_Set problem_: Will you return, word for word, only the lines from the top of the data below down to and including the one with "return body.cut(bore)"?

_Material provided_:

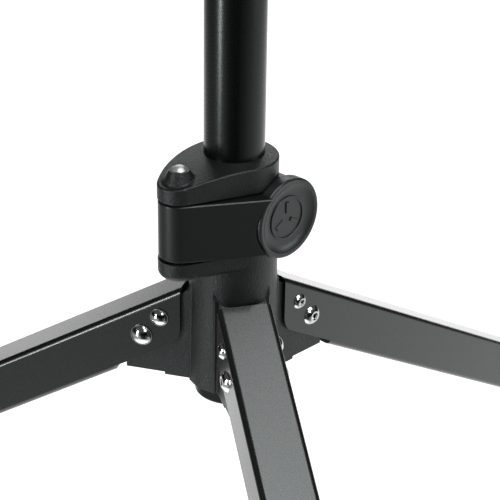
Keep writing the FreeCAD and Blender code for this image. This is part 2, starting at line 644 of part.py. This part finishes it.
def inner_guide():
    """Plastic ring plug that centres the inner tube's lower end in the outer tube."""
    low = INNER_BOTTOM - GUIDE_FOOT
    foot = cylinder(POLE_R - POLE_WALL - RUNNING_GAP, GUIDE_FOOT, V(0, 0, low))
    plug = cylinder(INNER_R - INNER_WALL, GUIDE_FOOT + GUIDE_PLUG, V(0, 0, low))
    body = foot.fuse(plug).removeSplitter()
    bore = cylinder(INNER_R - INNER_WALL - PLUG_WALL, GUIDE_FOOT + GUIDE_PLUG + 2, V(0, 0, low - 1))
    return body.cut(bore)


def top_plug():
    """Cap that closes the spigot's end."""
    cap = cylinder(INNER_R, SPIGOT_CAP, V(0, 0, INNER_TOP))
    cap = fillet_where(cap, SPIGOT_CAP_FILLET, lambda e: level_edge(e, INNER_TOP + SPIGOT_CAP))
    low = INNER_TOP - SPIGOT_PLUG
    plug = cylinder(INNER_R - INNER_WALL, SPIGOT_PLUG + 0.5, V(0, 0, low))
    hollow = cylinder(INNER_R - INNER_WALL - PLUG_WALL, SPIGOT_PLUG, V(0, 0, low - 1))
    return cap.fuse(plug).removeSplitter().cut(hollow)


# ---------------------------------------------------------------- legs
def long_box(width, low, high, start, end, corner_r, azimuth):
    """Rounded box along a leg, sized across, upwards and along from the pivot."""
    pivot, along, across, upward = leg_frame(azimuth)
    corners = [pivot + along * start + across * (x * width / 2) + upward * z
               for x, z in ((-1, low), (1, low), (1, high), (-1, high))]
    box = prism(corners, end - start, along)
    return fillet_where(box, corner_r, lambda e: abs(e.Length - (end - start)) < 0.01)


def leg_tube(azimuth):
    """Square tube with an upright inner end and its bottom wall cut away over the hub."""
    pivot, along, across, upward = leg_frame(azimuth)
    out = direction(azimuth)
    top = PIVOT_BELOW_TOP
    low = -TUBE_UNDER_PIVOT
    start = -LEG_INWARD
    outer = long_box(LEG_WIDTH, low, top, start, LEG_LENGTH, LEG_CORNER_R, azimuth)
    inner = long_box(LEG_WIDTH - 2 * LEG_WALL, low + LEG_WALL, top - LEG_WALL,
                     start - 1, LEG_LENGTH + 1, LEG_INNER_CORNER_R, azimuth)
    end_x = LEG_END_R - PIVOT_R
    cheek = low + LEG_WALL + CHEEK_ABOVE_FLOOR
    side = across * -(LEG_WIDTH / 2 + 1)

    def at(s, u):
        return pivot + side + along * s + upward * u

    def end_at(u):
        return at((end_x - u * math.sin(SLOPE)) / math.cos(SLOPE), u)

    outline = [end_at(top + 5), end_at(cheek), at(CHANNEL_LENGTH, cheek),
               at(CHANNEL_LENGTH + CHANNEL_SLANT, low - 5), at(LEG_LENGTH + 5, low - 5),
               at(LEG_LENGTH + 5, top + 5)]
    keep = prism(outline, LEG_WIDTH + 2, across)
    lower_corner = end_at(cheek)
    keep = fillet_where(keep, LEG_END_ARC,
                        lambda e: abs(e.Length - LEG_WIDTH - 2) < 0.01
                        and min((v.Point - lower_corner).Length for v in e.Vertexes) < 0.1)
    tube = outer.cut(inner).common(keep)
    through = LEG_WIDTH + 2
    for centre, bolt in bolt_places(azimuth):
        tube = tube.cut(cylinder(bolt["r"], through, centre - across * (through / 2), across))
    return tube


def bolt_places(azimuth):
    pivot = leg_frame(azimuth)[0]
    stop = pivot - direction(azimuth) * STOP_IN + UP * STOP_UP
    return (pivot, PIVOT_BOLT), (stop, STOP_BOLT)


def socket_bolt(centre, bolt, azimuth):
    """Button-head bolt with a hexagon socket, its head on the leg's clockwise cheek."""
    across = direction(azimuth + 90.0)
    head_h = bolt["head_h"]
    base = centre - across * (LEG_WIDTH / 2)
    shank = cylinder(bolt["r"], LEG_WIDTH, base, across)
    head = domed_head(bolt["head_r"], head_h * HEAD_CROWN, base, -across)
    head = head.common(cylinder(bolt["head_r"] + 1, head_h, base, -across))
    upward = leg_frame(azimuth)[3]
    sideways = upward.cross(across)
    reach = bolt["hexagon"] / math.sqrt(3.0)
    hexagon = []
    for i in range(6):
        a = math.radians(60.0 * i)
        hexagon.append(base - across * (head_h + 0.1)
                       + upward * (reach * math.cos(a)) + sideways * (reach * math.sin(a)))
    recess = prism(hexagon, head_h * SOCKET_DEPTH + 0.1, across)
    return shank.fuse(head).removeSplitter().cut(recess)


def dome_nut(centre, bolt, azimuth):
    across = direction(azimuth + 90.0)
    base = centre + across * (LEG_WIDTH / 2)
    rim = cylinder(bolt["nut_r"], NUT_RIM, base, across)
    dome_base = base + across * NUT_RIM
    dome = domed_head(bolt["nut_r"] - NUT_STEP, bolt["nut_h"] - NUT_RIM, dome_base, across)
    return rim.fuse(dome).removeSplitter()


def pivot_bush(azimuth):
    """Plastic bush in the hub's tongue, round the pivot bolt."""
    across = direction(azimuth + 90.0)
    base = leg_frame(azimuth)[0] - across * (TONGUE_WIDTH / 2)
    return ring(BUSH_R, PIVOT_BOLT["r"] + RUNNING_GAP, TONGUE_WIDTH, base, across)


def rubber_foot(azimuth):
    """Rubber boot over the tube's end, cut level where it stands on the floor."""
    top = PIVOT_BELOW_TOP
    low = -TUBE_UNDER_PIVOT
    start = LEG_LENGTH - FOOT_SLEEVE
    boot = long_box(LEG_WIDTH + 2 * FOOT_WALL, low - FOOT_WALL, top + FOOT_WALL,
                    start, LEG_LENGTH + FOOT_NOSE, LEG_CORNER_R + FOOT_WALL, azimuth)
    pivot, along, _, upward = leg_frame(azimuth)
    nose = LEG_LENGTH + FOOT_NOSE

    def on_nose(edge):
        centre = edge.BoundBox.Center - pivot
        return centre.dot(along) > nose - 1.0 and centre.dot(upward) > low

    boot = fillet_where(boot, FOOT_NOSE_FILLET, on_nose)
    pocket = long_box(LEG_WIDTH, low, top, start - 1, LEG_LENGTH, LEG_CORNER_R, azimuth)
    boot = boot.cut(pocket)
    far = 2000.0
    below = Part.makeBox(far, far, far, V(-far / 2, -far / 2, -far))
    return boot.cut(below)


# ---------------------------------------------------------------- assembly
def build():
    nodes = {}
    nodes["hub_casting"], boss_top = hub_casting()
    nodes["hinge_pin"] = hinge_pin(boss_top)
    nodes["hinge_pin_ring"] = pin_ring()
    nodes["clamp_jaw"] = clamp_jaw()
    base, axis = screw_axis()
    nodes["clamp_thread_insert"] = thread_insert(base, axis, shoe_room_end(), INSERT_LENGTH)
    nodes["clamp_shoe"] = clamp_shoe(base, axis)
    knob_nodes(nodes, "clamp", base, axis, shoe_seat(), KNOB_FACE)

    nodes["outer_tube"] = outer_tube()
    nodes["pole_end_cap"] = end_cap()
    nodes["height_collar"] = collar_casting()
    nodes["collar_bush"] = collar_bush()
    nodes["collar_rivets"] = Part.makeCompound([rivet(a) for a in RIVET_AZIMUTHS])
    nodes["inner_tube"] = inner_tube()
    nodes["inner_tube_guide"] = inner_guide()
    nodes["spigot_plug"] = top_plug()
    base, axis = height_axis()
    nodes["height_thread_insert"] = thread_insert(base, axis, COLLAR_SHOE_END,
                                                  COLLAR_BOSS_END - COLLAR_SHOE_END)
    nodes["height_shoe"] = height_shoe()
    tip = COLLAR_SHOE_END - SCREW_TRAVEL - SHOE_SLACK
    knob_nodes(nodes, "height", base, axis, tip, COLLAR_KNOB_FACE)

    for name, azimuth in LEG_AZIMUTHS.items():
        nodes["leg_tube_" + name] = leg_tube(azimuth)
        for place, (centre, bolt) in zip(("pivot", "stop"), bolt_places(azimuth)):
            nodes["%s_bolt_%s" % (place, name)] = socket_bolt(centre, bolt, azimuth)
            nodes["%s_nut_%s" % (place, name)] = dome_nut(centre, bolt, azimuth)
        nodes["pivot_bush_" + name] = pivot_bush(azimuth)
        nodes["rubber_foot_" + name] = rubber_foot(azimuth)
    return nodes


def knob_nodes(nodes, prefix, base, axis, tip, face):
    nodes[prefix + "_screw"] = screw(base, axis, tip, face - KNOB_DISH - CAP_DEPTH)
    nodes[prefix + "_knob"] = knob(base, axis, face)
    nodes[prefix + "_knob_badge"] = knob_cap(base, axis, face)


def main():
    os.makedirs("parts", exist_ok=True)
    for name, shape in build().items():
        shape.exportStep("parts/%s.step" % name)
        box = shape.BoundBox
        print("%-22s solids %d valid %s volume %9.1f  z %7.1f..%7.1f"
              % (name, len(shape.Solids), shape.isValid(), shape.Volume, box.ZMin, box.ZMax))


main()
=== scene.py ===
"""Looks of a speaker tripod stand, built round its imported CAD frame. Metres, +Z up."""
import bpy
import json
import math
from mathutils import Matrix, Vector

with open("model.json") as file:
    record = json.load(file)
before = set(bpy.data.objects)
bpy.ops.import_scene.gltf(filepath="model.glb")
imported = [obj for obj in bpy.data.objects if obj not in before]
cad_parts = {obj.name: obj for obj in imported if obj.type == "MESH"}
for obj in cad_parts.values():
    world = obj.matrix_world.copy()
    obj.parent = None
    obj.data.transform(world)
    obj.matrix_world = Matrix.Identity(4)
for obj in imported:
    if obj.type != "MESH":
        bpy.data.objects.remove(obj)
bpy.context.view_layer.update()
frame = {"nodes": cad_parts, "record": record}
NODES = frame["nodes"]

# ---------------------------------------------------------------- camera, as fitted to the photograph
CAMERA_PLACE = (0.0, -0.9145, 0.81374)
CAMERA_AIM = (0.0106, 0.0, 0.34804)
CAMERA_ROLL = 0.884              # degrees, turns the camera anticlockwise
CAMERA_LENS = 116.46             # millimetres
CAMERA_SENSOR = 36.0             # millimetres
CAMERA_NEAR = 0.01               # nearest distance that the camera sees

# ---------------------------------------------------------------- floor
FLOOR_SIZE = 14.0
FLOOR_LEVEL = -0.3               # under the feet of the folded legs, which hang below the spread ones
FLOOR_GREY = 0.5
FLOOR_GLOW = 1.0                 # the floor is a light table, so it stays white and shows no shadow

# ---------------------------------------------------------------- lights
LIGHT_AIM = (0.0, 0.0, 0.36)     # the hub's middle, which every soft box faces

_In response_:
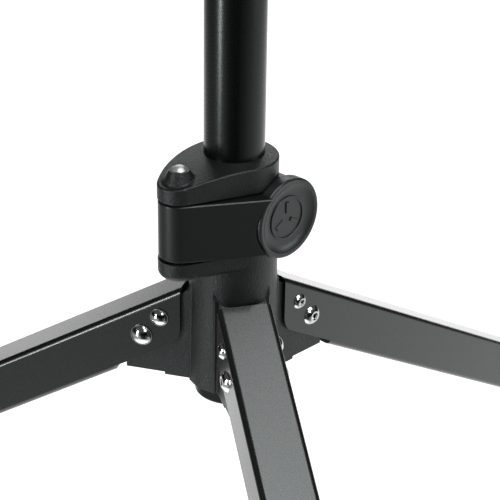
Keep writing the FreeCAD and Blender code for this image. This is part 2, starting at line 644 of part.py. This part finishes it.
def inner_guide():
    """Plastic ring plug that centres the inner tube's lower end in the outer tube."""
    low = INNER_BOTTOM - GUIDE_FOOT
    foot = cylinder(POLE_R - POLE_WALL - RUNNING_GAP, GUIDE_FOOT, V(0, 0, low))
    plug = cylinder(INNER_R - INNER_WALL, GUIDE_FOOT + GUIDE_PLUG, V(0, 0, low))
    body = foot.fuse(plug).removeSplitter()
    bore = cylinder(INNER_R - INNER_WALL - PLUG_WALL, GUIDE_FOOT + GUIDE_PLUG + 2, V(0, 0, low - 1))
    return body.cut(bore)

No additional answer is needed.